Now she shares her digs with an assortment of priceless Asian art from the 7,000-piece collection owned by Trammell and Margaret Crow, who have amassed one of the largest private collections of such art in the world. Nana pieces include a pair of Thai gilt-bronze Buddhas, a collection of jade horses weighing in at 300 pounds each, two pairs of cloisonné vases and two Siamese watercolors that measure more than 7 feet.

All of this art fares well in a room with unobtrusive sage green curtains, colorful carpeting and newly installed banquettes. The clear glass windows wrapping the raised open kitchen--resembling an air traffic control tower--have been replaced with ribbed, sandblasted panels, subduing the severe visual thrust of this culinary cockpit. McMillan says the new glass reminds him of the check-in window in a dentist's office.

But instead of ruinously expensive bridges and crowns, McMillan installs ruinously expensive nibbles and grub. The cheapest appetizer is 12 bucks, while the most expensive (Beluga caviar and whole roasted foie gras for up to eight) are more than $100. Entrées range from $32 for roasted chicken to $45 for a wild Texas antelope chop. (McMillan says his food costs on the latter breach 50 percent.)

This is a special-occasion restaurant by almost any measure. And the food is, for the most part, flawless--as should be expected at these prices.

It starts with a complimentary appetizer in regalia: a tiny dollop of crab salad in a large silver spoon with a handle curved back on itself so that it can be perched on a plate. The components were refreshing, if a little fishy.

But entrants on the paid appetizer roster shined brightly.

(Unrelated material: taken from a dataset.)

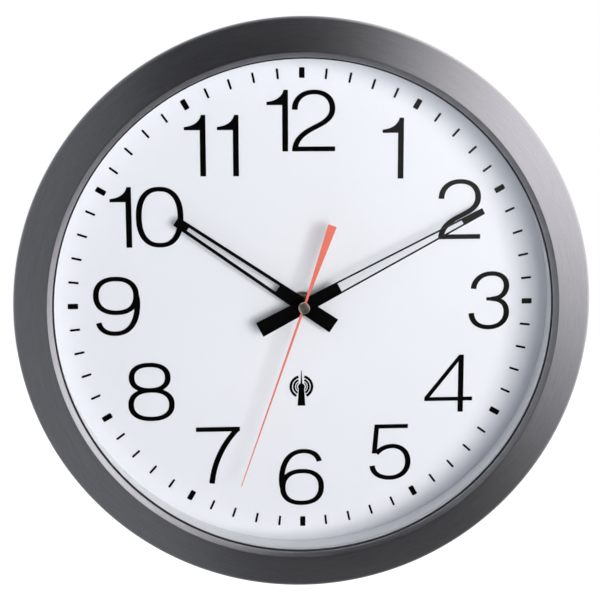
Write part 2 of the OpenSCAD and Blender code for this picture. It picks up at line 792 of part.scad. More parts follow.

Two coated and fried lobster claws served as meat parcels on the plate, which was crowded with four sauces that melded seamlessly. These included a gently brisk truffle vinaigrette splashed on an accompanying patch of scallion herb salad, dots of pink ginger aioli, oozing green swirls of coriander oil and splashes of sweet chili sauce. Coated with a delicately brittle chestnut flour layer that successfully dodged chalky, gummy consistencies, the claw meat was sweet and firmly fibrous. Callously dragging pieces of it through this congestion of fluids detracted from the meat in no discernable way--such was the thought that went into this heap.

Often the best thing about dining in the fine is being flabbergasted by a particular convergence of flavors a chef has come up with. It's a marvel how some can harness a battery of assertive tastes without them clashing into, stumbling over or neutralizing each other. Grilled Texas quail is one such forum. McMillan assaults it with Armagnac poached prunes, caramelized onions, a pinot noir gastrique (a sauce fashioned of sugar, wine and game stock) and props the whole thing on a thick pumpernickel-dark slice of medjool date cake. Medjool dates are a rich, moist fruit that McMillan hauls in from California. He combines the dates with currants in a buckwheat flour medium, stuffs it into pineapple juice cans and steams the melee until it mutates into a tubelike cake. This is an avalanche of palate-blunting sweetness. Yet somehow in the mingling, these gustatory powers elegantly wrap around the juicy fresh quail without squeezing it breathless.